LAKE LAS VEGAS, NEV. — Mack Molding Inc. has reinvented itself, and reinvented itself again, President Jeff Somple said.
“Strategic plans are wonderful, but my message today is love the strategic planning process but not the plan, because it always changes,” Somple said at the Plastics News Executive Forum.
Somple described “light bulb events” when big market changes caused company executives company to act. Mack has had several, said Somple, 27-year veteran of the custom injection molder and contract manufacturer based in Arlington, Vt., who was named president last year.
Mack was one of the first molders in the northeast to run large-tonnage injection presses, thanks to its long-standing business making industrial battery cases. Somple said that put Mack in a good position to mold housings for large computer equipment such as servers, beginning in the 1970s. The company added metal fabrication.
Mack rode the computer revolution all through the ‘80s and ‘90s, growing into a major contract manufacturer thanks to customers like Sun Microsystems, Xerox Corp. and Hewlett-Packard Co.
Somple said he had a bad feeling in the early ‘90s, and went to visit customers. They told him Mack had become arrogant and was too expensive.
“I basically got my butt kicked from one coast to the other,” he said.
So Mack executives held a strategic planning session in 1992. They decided to focus on customer satisfaction. They started a quarterly employee bonus based equally on customer satisfaction and profit.
But, as Somple quipped: “The plans you come up with in 1992 are not going to work today.”
Mack was generating $500 million in sales by the end of the 1990s. Then the computer work went to China. Sales crashed. The Y2K computer bubble fizzled. In Vermont, Mack went from 1,000 employees down to 300. “It was scary, scary times,” he said.
Mack officials didn't want to open plants overseas. Computers? “I borrowed my strategy from Monty Python. My strategy was, ‘Run Away!'” Somple joked.
After they got over the shock, company officials decided to specialize on “big, bulky complicated” parts. Office furniture. Transportation parts for large trucks. Business equipment.
It worked. Mack Molding has rebounded to current sales of about $300 million and 1,800 employees in 11 locations.

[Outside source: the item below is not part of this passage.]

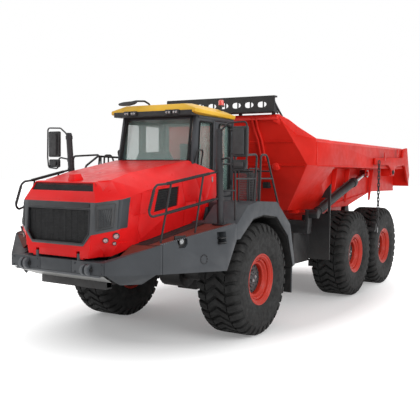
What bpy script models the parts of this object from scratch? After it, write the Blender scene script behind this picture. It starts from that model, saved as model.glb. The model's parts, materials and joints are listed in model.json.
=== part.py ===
"""Articulated six-wheel dump truck, in metres.

The front faces -Y, +X is the truck's left and +Z is up. Every place below is given in the axle frame:
Y = 0 is the front axle and Z = 0 the ground. The finished truck is shifted along Y so that its origin is
the bottom centre of its box.
"""

from math import cos, pi, radians, sin

import bmesh
import bpy
from mathutils import Matrix, Vector

# ---- Driving dimensions ----------------------------------------------------------------------------
GAP = 0.0003             # left between pieces that touch
RUNNING = 0.012          # left beside pieces that move

WHEELBASE = 4.44         # front axle to middle axle
BOGIE_SPREAD = 1.95      # middle axle to rear axle
TRACK = 2.68
TYRE_RADIUS = 0.925
TYRE_WIDTH = 0.75
RIM_RADIUS = 0.41
HUB_RADIUS = 0.2
HUB_REACH = 0.2          # rim's mounting face, inboard of the tyre's middle

FRONT_OVERHANG = 3.06    # front axle to the tow lugs' noses
REAR_OVERHANG = 1.66     # rear axle to the tailgate's back
HITCH_Y = 1.36           # steering pin
HITCH_Z = 0.95
PIN_RADIUS = 0.19
YOKE_HEIGHT = 0.64       # between the front frame's ears
EAR_THICKNESS = 0.12

RAIL_X = 0.44            # middle of a frame rail
RAIL_WIDTH = 0.14
FRONT_RAIL_LOW = 1.12
FRONT_RAIL_HIGH = 1.40
REAR_RAIL_LOW = 1.16
REAR_RAIL_HIGH = 1.56

BUMPER_HALF = 0.89       # flat front face
CORNER_X = 1.41          # where the chamfer meets the side
BODY_HALF = 1.74         # side boxes and fenders
CAB_HALF = 0.77
CAB_REAR = 0.58
ROOF_Z = 3.64
HOOD_HALF = 0.90
HOOD_SKIN = 0.04

BED_HALF = 1.72
BAND_LOW = 2.81
BAND_HIGH = 3.31
BED_WALL = 0.06
FLOOR_LOW = 1.93         # underside of the floor, front stretch
FLOOR_REAR = 2.23        # underside of the tail chute
CREST_Z = 3.745          # top of the front wall
TIP_Y = 6.95             # tipping hinge
TIP_Z = 1.78

POST_RADIUS = 0.055
RAIL_TUBE = 0.022
MIRROR_X = 1.88

MIDDLE_Y = WHEELBASE
REAR_Y = WHEELBASE + BOGIE_SPREAD
BOGIE_Y = WHEELBASE + BOGIE_SPREAD / 2
FRONT_Y = -FRONT_OVERHANG
BACK_Y = REAR_Y + REAR_OVERHANG
SHIFT = Vector((0, -(FRONT_Y + BACK_Y) / 2, 0))

COLOURS = {
    "red": ((0.72, 0.03, 0.025), 0.35, 0.0),
    "bed": ((0.74, 0.06, 0.05), 0.45, 0.0),
    "rim": ((0.70, 0.07, 0.03), 0.4, 0.0),
    "slate": ((0.07, 0.075, 0.08), 0.45, 0.0),
    "black": ((0.018, 0.018, 0.02), 0.55, 0.0),
    "steel": ((0.35, 0.35, 0.36), 0.35, 1.0),
    "rubber": ((0.022, 0.022, 0.022), 0.85, 0.0),
    "yellow": ((0.85, 0.55, 0.06), 0.4, 0.0),
    "glass": ((0.32, 0.42, 0.40), 0.08, 0.0),
    "orange": ((0.85, 0.12, 0.03), 0.3, 0.0),
    "fabric": ((0.05, 0.05, 0.055), 0.9, 0.0),
}


# ---- Shapes ----------------------------------------------------------------------------------------
def from_bmesh(shape):
    """Mesh of a working shape, with its faces turned outwards."""
    bmesh.ops.recalc_face_normals(shape, faces=shape.faces)
    mesh = bpy.data.meshes.new("shape")
    shape.to_mesh(mesh)
    shape.free()
    return mesh


def hull(points):
    """The convex solid around a list of points."""
    shape = bmesh.new()
    corners = [shape.verts.new(p) for p in points]
    out = bmesh.ops.convex_hull(shape, input=corners)
    spare = {v for v in out["geom_interior"] + out["geom_unused"] if isinstance(v, bmesh.types.BMVert)}
    for v in spare:
        shape.verts.remove(v)
    bmesh.ops.dissolve_limit(shape, angle_limit=0.0005, verts=shape.verts, edges=shape.edges)
    return from_bmesh(shape)


def box(x, y, z):
    """A block between two values along each axis."""
    return hull([(a, b, c) for a in x for b in y for c in z])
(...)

Mack expanded into medical molding. Now Mack is investing $2 million to expand its clean room molding and assembly to move into medical disposals at its headquarters factory.
After all the changes, Mack leaders now hold quarterly management reviews. They now include “what if?” discussions on alternative strategies.
“The changes to the plan take place every single day,” Somple said. “The minute it comes off the copier, it becomes obsolete. … A million things happen every day to change it.”